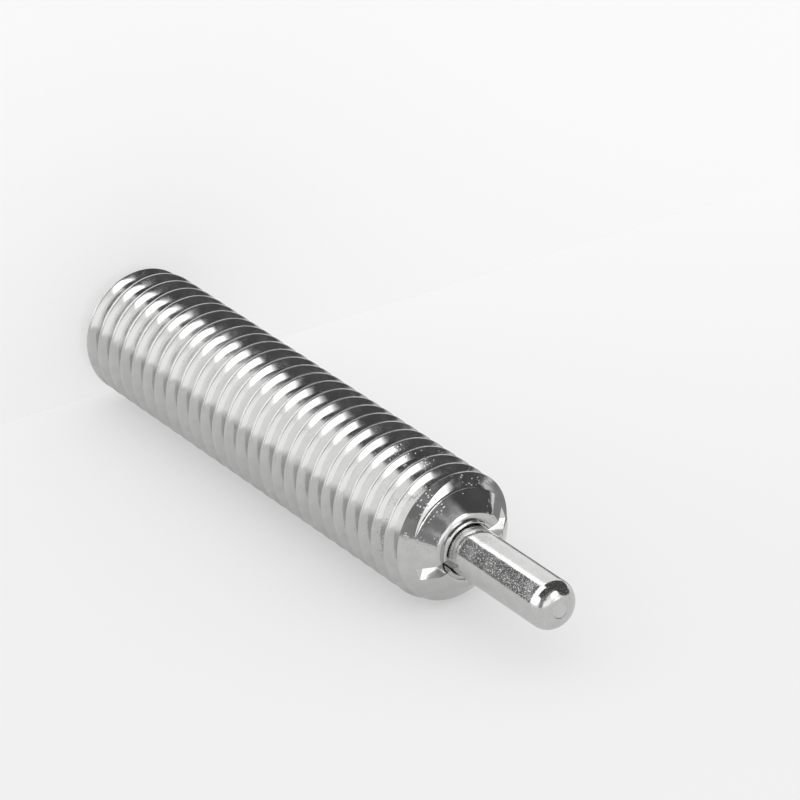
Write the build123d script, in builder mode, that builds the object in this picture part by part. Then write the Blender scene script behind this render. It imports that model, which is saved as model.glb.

= = =

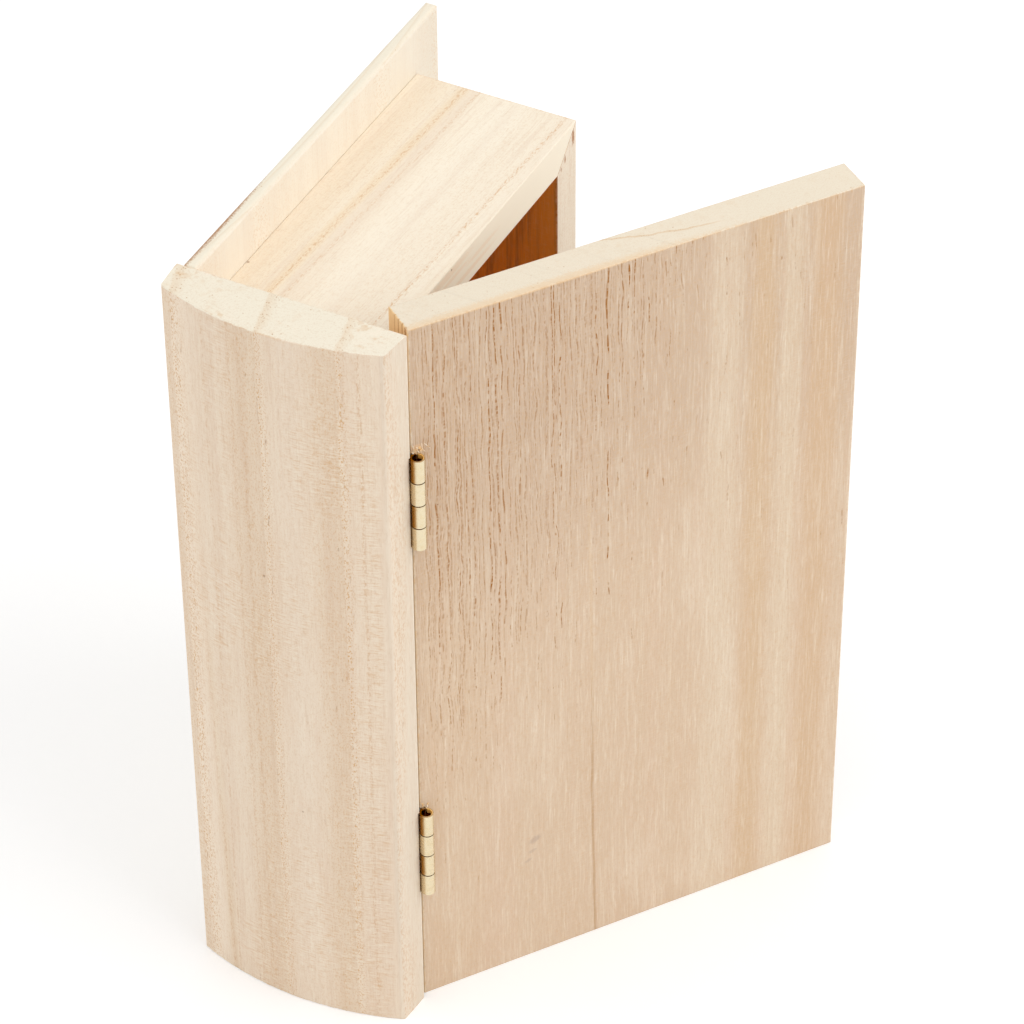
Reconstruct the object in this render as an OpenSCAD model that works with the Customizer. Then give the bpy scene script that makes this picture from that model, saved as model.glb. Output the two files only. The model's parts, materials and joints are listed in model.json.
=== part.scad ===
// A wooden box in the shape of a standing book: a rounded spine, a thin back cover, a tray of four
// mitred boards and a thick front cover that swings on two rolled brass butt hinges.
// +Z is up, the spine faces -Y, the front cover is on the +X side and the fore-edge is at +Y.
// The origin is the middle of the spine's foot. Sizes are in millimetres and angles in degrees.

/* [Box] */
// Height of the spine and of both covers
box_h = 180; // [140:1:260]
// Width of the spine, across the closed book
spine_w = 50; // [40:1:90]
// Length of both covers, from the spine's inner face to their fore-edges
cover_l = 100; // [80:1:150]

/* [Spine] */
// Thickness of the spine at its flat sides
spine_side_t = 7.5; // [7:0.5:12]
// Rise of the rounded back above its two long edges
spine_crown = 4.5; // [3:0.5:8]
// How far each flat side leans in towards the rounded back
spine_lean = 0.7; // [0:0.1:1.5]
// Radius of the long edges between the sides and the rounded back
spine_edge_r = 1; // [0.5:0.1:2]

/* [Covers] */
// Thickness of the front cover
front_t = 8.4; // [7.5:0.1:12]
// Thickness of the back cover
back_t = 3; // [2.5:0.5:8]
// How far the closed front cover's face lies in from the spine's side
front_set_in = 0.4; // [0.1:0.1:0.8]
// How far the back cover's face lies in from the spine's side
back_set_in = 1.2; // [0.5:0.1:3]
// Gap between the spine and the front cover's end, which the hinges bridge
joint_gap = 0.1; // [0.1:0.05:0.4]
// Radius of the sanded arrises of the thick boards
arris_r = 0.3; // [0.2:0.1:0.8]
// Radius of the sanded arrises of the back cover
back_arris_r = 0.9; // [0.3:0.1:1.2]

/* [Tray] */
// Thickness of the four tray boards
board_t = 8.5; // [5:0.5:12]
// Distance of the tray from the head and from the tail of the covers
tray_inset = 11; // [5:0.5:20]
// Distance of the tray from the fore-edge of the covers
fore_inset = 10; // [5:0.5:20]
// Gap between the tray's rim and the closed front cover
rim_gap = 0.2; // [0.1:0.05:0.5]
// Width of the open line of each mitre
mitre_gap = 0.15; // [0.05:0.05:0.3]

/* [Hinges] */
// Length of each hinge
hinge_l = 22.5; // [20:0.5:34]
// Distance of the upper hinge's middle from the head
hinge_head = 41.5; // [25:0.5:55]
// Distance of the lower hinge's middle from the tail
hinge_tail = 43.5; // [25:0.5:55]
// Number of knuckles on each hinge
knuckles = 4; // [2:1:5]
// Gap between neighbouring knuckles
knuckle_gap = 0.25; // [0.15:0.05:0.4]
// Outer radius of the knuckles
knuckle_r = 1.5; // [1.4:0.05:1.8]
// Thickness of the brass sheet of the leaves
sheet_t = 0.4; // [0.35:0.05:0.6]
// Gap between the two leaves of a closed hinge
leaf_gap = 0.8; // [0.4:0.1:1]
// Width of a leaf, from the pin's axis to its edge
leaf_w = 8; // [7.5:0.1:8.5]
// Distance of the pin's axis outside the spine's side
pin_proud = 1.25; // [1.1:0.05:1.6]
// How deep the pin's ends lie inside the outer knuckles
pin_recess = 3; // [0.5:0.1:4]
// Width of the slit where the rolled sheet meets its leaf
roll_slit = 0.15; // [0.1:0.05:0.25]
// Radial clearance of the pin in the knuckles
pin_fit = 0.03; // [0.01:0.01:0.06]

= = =

# [Given instruction]
Examine the records and pull out every line where the string "saved" occurs.

# [Written answer]
Write the build123d script, in builder mode, that builds the object in this picture part by part. Then write the Blender scene script behind this render. It imports that model, which is saved as model.glb.
Reconstruct the object in this render as an OpenSCAD model that works with the Customizer. Then give the bpy scene script that makes this picture from that model, saved as model.glb. Output the two files only. The model's parts, materials and joints are listed in model.json.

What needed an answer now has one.